The topic of the consultation set out at the beginning of the document is: “A consultation on our proposals to make local plans (and minerals and waste plans) simpler, faster to prepare, and more accessible.”
Some of the changes currently proposed are limited in their extent with a more substantial review promised at a later stage. The HUDU team will be working with London’s five Integrated Care Boards to respond to the consultation and the final response will be published on our website. We welcome partners sharing their view on the proposed changes and particularly how they support improving health and wellbeing and addressing health inequalities, and what further changes should be included to this end.
You can learn more about the NPPF consultation here:
Plan-making reforms: consultation on implementation – GOV.UK (www.gov.uk)

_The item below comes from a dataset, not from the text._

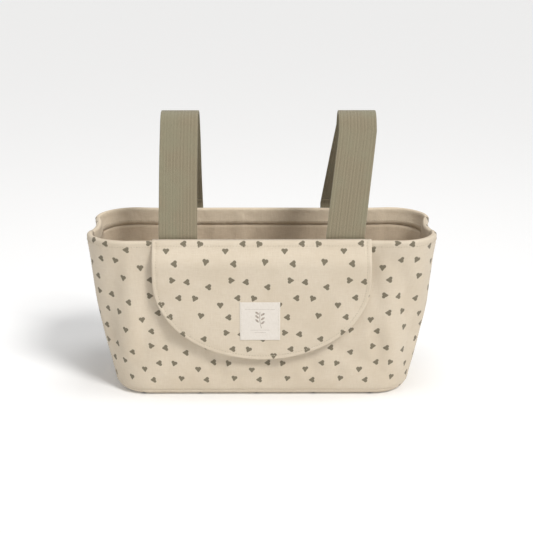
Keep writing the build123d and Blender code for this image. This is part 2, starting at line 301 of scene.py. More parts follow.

Designing for the Mind – new guidance published Autumn 2022
The BSI published ‘Design for the Mind – Neurodiversity and the built environment’ in late 2022 to provide a guide to encourage and enable sensory inclusive environments.
The document provides guidance on the “design of the built environment to include the needs of people who experience sensory or neurological processing differences. It covers buildings and external spaces for public and commercial use, and residential accommodation for independent or supported living. It gives guidance on elements including lighting, acoustics, décor, flooring, layout, wayfinding, familiarity, clarity, thermal comfort and odour; and incorporates principles to ensure that people with or having a range of processing differences are able to access and enjoy their experience of the built environment”.
HUDU is interested in sharing case studies where sensory inclusive environments have been created within health and care settings, but also within residential and mixed developments and the public realm. Please let us know of any schemes you’re aware of, or been involved in delivering.
New London Plan published
The new London Plan published in March 2021 provides the policy framework shaping how London evolves over the next 20 years. HUDU contributed to the drafting of the new policies, responded to the public consultations made representations to, and appeared at the hearings of the examination in public to ensure that health and wellbeing was given sufficient priority in the plan. This included strengthening the draft policy ‘Creating a Healthy City, seeking health and wellbeing reflected as a consistent strand throughout the plan, and enabling boroughs, the NHS and partners to ensure that health infrastructure needed to support housing growth is delivered in time for the new population’s arrival.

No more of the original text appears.